Georgia, Alabama and Florida have been in court over the Chattahoochee River and the river’s Lake Lanier for decades. Water supply for Atlanta is the upstream issue; enough water for fisheries and shellfish, particularly in the Apalachicola Bay, is the downstream issue for Florida and Alabama. A federal court ruled in July that Congress would have to get involved in negotiating a deal within three years. Environmental attorneys said this was a “resounding wake-up call” for Georgia.

Georgia and Tennessee have been in court over the state boundary line. Apparently the original line was in error by about a mile, and that kept Georgia’s border away from the Tennessee River. In the unlikely event that the 192-year old error were to be corrected, Georgia would be able to draw water from the Tennessee.

North Carolina and South Carolina are in a lawsuit over a 10 million gallon per day transfer of water from the Catawba and Yadkin rivers to the Rocky River basin. North Carolina approved the transfer to accommodate development in the area east of Charlotte.

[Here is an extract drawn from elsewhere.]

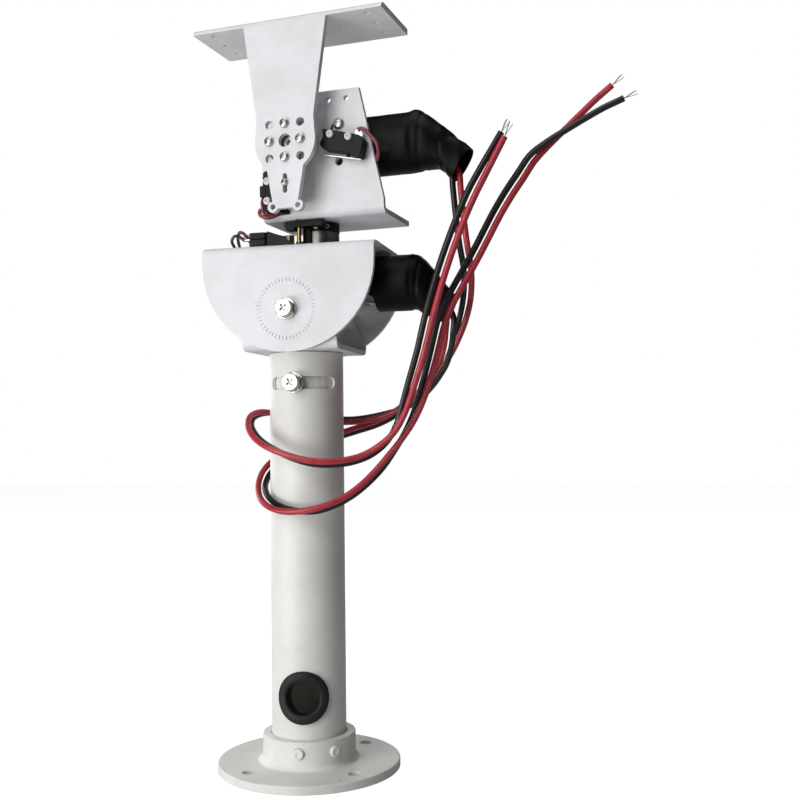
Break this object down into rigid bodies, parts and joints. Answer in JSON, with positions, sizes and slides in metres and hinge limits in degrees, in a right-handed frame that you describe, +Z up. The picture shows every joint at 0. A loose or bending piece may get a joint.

South Carolina is fending off a suit by the Southern Enviornmental Law Center over re-licensing 13 hydroelectric stations owned by Duke Energy. SELC says Duke’s plan would reduce flows in the Catawba and Wateree rivers to a level “insufficient to maintain water quality and habitat for fish and other species.”

The North Carolina General Assembly is considering a bill creating the Yadkin River Trust, which would allow the state to acquire and operate the river’s dams and recreational lakes rather than Alcoa Power Generating Inc. Alcoa has held federal license to control the river for the past 50 years.